Public perception will ultimately shape the pace of change. Not only do manufacturers have to overcome the almost-definite uneasiness among the general public, but they will also have to win the support of operators. Regulators must be convinced through rigorous testing, simulation, and real-world validation. And pilots themselves must be confident that the technology enhances, rather than undermines, safety.

It could potentially start with a test aircraft that would allow the AI to be disabled if needed. Testing for emergency scenarios would be crucial. Not only would the algorithm need to prove it can consistently make sound decisions, but testing would have to include scenarios with multiple variables to enable learning. For example, a simulation of an engine failure would have to include iterations of the scenario with different weather conditions, fuel on board, landing runways available, and other simultaneous system failures, to name a few. This should train the algorithm to learn as many decisions as possible, regardless of how unlikely they may be. This "edge-case training" closely mirrors how pilots are trained in the real world.

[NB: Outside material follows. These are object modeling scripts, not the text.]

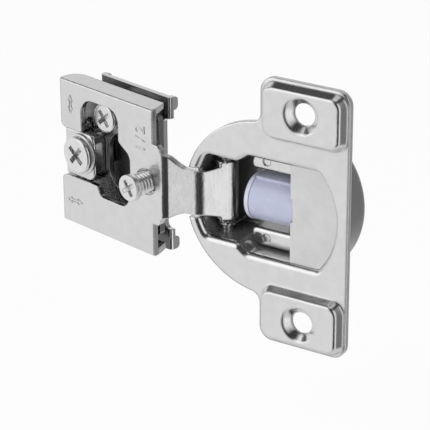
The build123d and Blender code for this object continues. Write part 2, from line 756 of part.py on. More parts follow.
with BuildPart() as damper_rod:
    with BuildSketch(top_plane):
        rod_right = bracket_left + bracket_sheet
        with Locations(((piston_left + rod_right) / 2, damper_y - rod_r / 2)):
            Rectangle(rod_right - piston_left, rod_r)
    revolve(axis=damper_axis)
damper_rod.part.label = "damper_rod"
export_step(damper_rod.part, "parts/damper_rod.step")

with BuildPart() as damper_bracket:
    with BuildSketch(face_plane.offset(-cover_back)):
        with Locations((bracket_left + bracket_sheet / 2, 0)):
            Rectangle(bracket_sheet, 2 * bracket_half)
    extrude(amount=-(floor_y - cover_back))
    with BuildSketch(top_plane):
        with Locations(((piston_left + rod_right) / 2, damper_y - rod_r / 2)):
            Rectangle(rod_right - piston_left, rod_r)
    revolve(axis=damper_axis, mode=Mode.SUBTRACT)
damper_bracket.part.label = "damper_bracket"
export_step(damper_bracket.part, "parts/damper_bracket.step")

# Return spring inside the damper
return_turns = 3
return_pitch = 1.3
return_r = 2.4
return_wire = 0.35
return_left = body_left + end_wall + return_wire + 0.1
return_origin = top_plane.from_local_coords(Vector(return_left, damper_y, 0))
with BuildPart() as return_spring:
    with BuildLine() as return_coil:
        Helix(return_pitch, return_pitch * return_turns, return_r,
              center=return_origin, direction=cup_x_dir)
    with BuildSketch(return_coil.line ^ 0):
        Circle(return_wire)
    sweep()
return_spring.part.label = "return_spring"
export_step(return_spring.part, "parts/return_spring.step")
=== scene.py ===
import json
import math

import bpy
from mathutils import Matrix, Vector


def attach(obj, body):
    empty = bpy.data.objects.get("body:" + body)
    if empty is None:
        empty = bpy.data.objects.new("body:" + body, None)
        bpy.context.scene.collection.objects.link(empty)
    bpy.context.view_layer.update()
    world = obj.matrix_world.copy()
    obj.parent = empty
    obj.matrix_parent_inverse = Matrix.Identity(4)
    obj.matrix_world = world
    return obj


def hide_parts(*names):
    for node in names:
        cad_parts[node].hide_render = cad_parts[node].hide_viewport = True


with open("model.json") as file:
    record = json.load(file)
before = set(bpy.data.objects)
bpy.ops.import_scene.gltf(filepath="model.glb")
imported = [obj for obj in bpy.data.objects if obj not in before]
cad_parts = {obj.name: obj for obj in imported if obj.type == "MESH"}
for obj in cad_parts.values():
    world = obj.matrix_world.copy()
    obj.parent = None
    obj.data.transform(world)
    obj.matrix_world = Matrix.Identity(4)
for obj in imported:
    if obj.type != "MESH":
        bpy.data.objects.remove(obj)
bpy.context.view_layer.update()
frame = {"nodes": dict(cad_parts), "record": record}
nodes = frame["nodes"]

# The flange of the cup stands turned from the wing by this angle
CUP_TURN = math.radians(12.58)
CUP_ORIGIN = Vector((0.04761, 0.00022, 0.0))
# Places in the cup: its own axes, with the first along the damper and the second into the door
CUP_PLACE = Matrix.Translation(CUP_ORIGIN) @ Matrix.Rotation(CUP_TURN, 4, "Z")
INTO_DOOR = CUP_PLACE.to_3x3() @ Vector((0, 1, 0))
FLANGE_AT = INTO_DOOR.dot(CUP_ORIGIN) * 1000
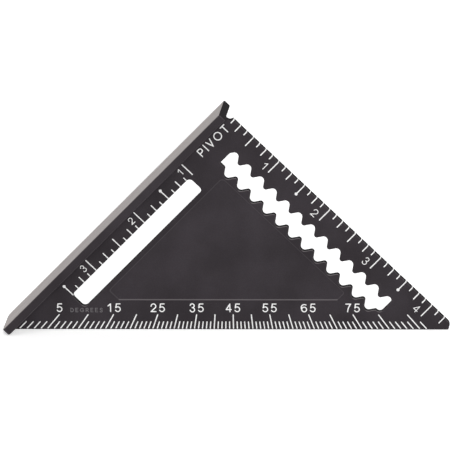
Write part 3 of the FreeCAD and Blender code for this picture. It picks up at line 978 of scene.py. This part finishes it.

Other sectors have already adopted the use of AI in daily operations. In air traffic control, National Air Traffic Services (NATS) is now using artificial intelligence at London Heathrow to optimize spacing between aircraft, particularly on approach. Instead of using generic sequencing and spacing based on wake turbulence categories, AI takes into account exact weights, airspeeds, and other aircraft parameters to provide controllers with a much more accurate spacing recommendation. This has been proven to improve air traffic flow, allowing for increased aircraft throughput. In turn, this means fewer aircraft have to enter holding patterns, which yields significant fuel and emissions savings. It also means fewer delays and more operational flexibility. It’s a fantastic technological evolution to support operations at one of the busiest airports in the world.

The Skies Ahead

So then, while you won't be greeted by a virtual computerized voice on your flights just yet, other AI-enabled functions of the aviation industry are certainly on the horizon. Some consumers are already having their packages delivered by drones, and plenty of research and development is going into the use of AI in Urban Air Mobility. The reality of air taxis is a lot closer than we think.

Will fully autonomous operations rear its head during my career, let alone my lifetime? Although likely, it may be a little too early to tell. The capability of technology has increased exponentially as of late. Who’s to say that we won’t see UAM companies like Wisk and Archer make leaps and bounds to facilitate autonomous commercial flying before this century is out?

We have already seen others champion the use of AI in aviation. Even for pilots wary of being replaced by automation, we still have a duty to the flying public to do all that we can to maintain and improve safety and efficiency. After all, if artificial intelligence is here to stay, why not use it to our advantage?